“Muhalefetin” içinde bulunduğu kısır döngü, “iktidarın” canlı kalmasındaki en büyük etmen! Eğer şu an yirmi iki yıllık “iktidar”, bunca yaşanan doyumsuzluğa/ açlığa/ yoksunluğa karşın “dimdik” durabiliyor, bir de üzerine halktan “tanımlanamayacak” biçimde oy alabiliyorsa “muhalefet” bunun hesabını vermeli! Halkı bir araya getirecek “aklın” almayacağı kadar “neden” varken, birbirine “iş birliğinin” de ötesinde/ yalvarırcasına ilkelerini çiğner duruma düşmeleri düşündürücü!
“Muhalefet” daha ne bekliyor halktan; aldığı ücreti ay sonuna yetiştiremiyor, iyi doyamıyor, iyi yaşayamıyor, sevdiklerine sarılamıyor; yetmez mi? Hergün elle tutulamayan onlarca gerekçeyle yerel seçimler için kurgular yapıyorlar! “İktidar”, birbirine benzemez onlarca yasaya “torbada” yer verirken, elmayla armudu aynı kefede tartabildiğini birçok kez gösterirken, yolsuzluk/ metal yorgunluğu/ şatafat/ haksızlık doruğa yükselmişken… “Muhalefetin” tabana seslenmesi zor mu?
***
Kim ne derse/ desin; bu yaşananlarda yurttaşın “suçu” yok! Ne yapması gerekiyordu başka? Açlıkla/ yoklukla sınanması yetmez mi? İkili ilişkilerde “inandırıcılık” diye bir olgu var! “İnandırıcı” olduğunuzu gösterebilirseniz, karşınızdaki yanınızda yer almasını bilir! İnandırıcılığınız yoksa, güven vermemişseniz de sizden uzaklaşır, sizden desteğini çeker!
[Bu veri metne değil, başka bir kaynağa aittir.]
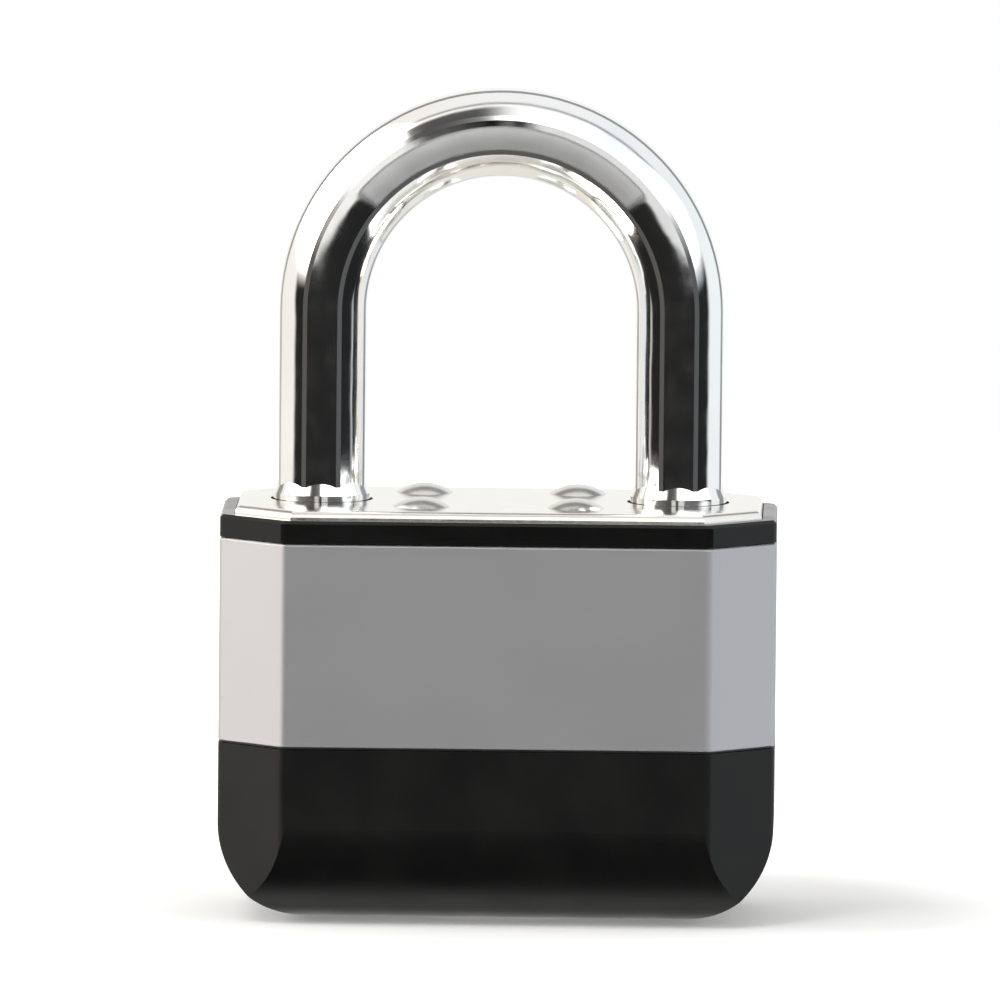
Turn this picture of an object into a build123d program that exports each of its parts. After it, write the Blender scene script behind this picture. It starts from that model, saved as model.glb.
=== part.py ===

İster sevelim, isterse sevmeyelim; “iktidarın” anlattıkları “hep” yurttaşa “inandırıcı” geldi! “Aya yolculuk var” dediğinde de, “aya otoban yol” dediğinde de, “çalışanları enflasyon altında ezdirmedik” dediğinde de… Kızmayın; demek ki “muhalefetin” anlattıklarının tutunacak dalı yok!
***
Emeklinin durumu ortada, çalışan/ asgari ücretli emekçilerin durumu ortada… Ülke nüfusunun kaçta kaçını oluşturduğunu bir düşünsenize! Bu büyük bir kitle! Acıları büyük, sorunları dorukta, yaşama tutunacak dalları her gün biraz daha güçsüzleşiyor! Chp’de yapılan kurultayda “yenilik” diye bir eylemden söz edildi, tabandan/ örgütten söz edildi, haktan söz edildi; çıkan sonuç ortada!
Partide herkes “örgütçü”, herkes “örgütlenme” konusunda gereken donanımı üzerinde taşıyor, yaptıkları da “örgütlenmenin” gerekleri… Gelsinler bana inandırsınlar! Düne değin yerden/ yere vuranlarla, “hançer sapladı” diyenlerle birlikte olabilmek için bunca çaba harcamak neden öyleyse, “kazanmak” için demeyin bana!
***
Chp Genel Başkan Yardımcılarından, Adana Milletvekili Burhanettin Bulut’la iletişim kurmaya çalışıyorum! Hepsi on dakika, soracağım iki soru var! İlki Seyhan Belediye Başkan adayının belli olup/ olmadığı, ikincisi İyip’in Adana Anakent Belediyesi’nin isteyip/ istemediği, bu “kararı” verecek olanların “gücü” nereden alıp/ almadıklarını soracaktım! Ulaşabilene, konuşabilene, soru sorabilene aşk olsun; daha önemli konuları vardır, “işbirliğini” sürdürürken parti tabanını hiçe saymak gibi bir çabaları vardır, kimi/ nereden aday yapacaklarını düşünmek gibi bir uğraşları vardır, kim bilir!
Halk, taban “önemsendiğine” inanmadıkça, o “güven” sağlanamadıkça hiçbir seçim “umut” olmayacak; bilelim! Yine açlık, yine doyumsuzluk, yine yolsuzluk, yine yalan/ dolan alıp başını gidecek! Asıl “umut” olduklarını ileri sürenlerin, salt “umutsuzluğun” değil tüm kötü gidişin nedeni olduğu daha iyi anlaşılacak! Yirmi iki yıldır biriken acılara karşın, yaşananları düşünün… Tabanın varlığını göz ardı etmeyin; sarsılın, titreyin artık!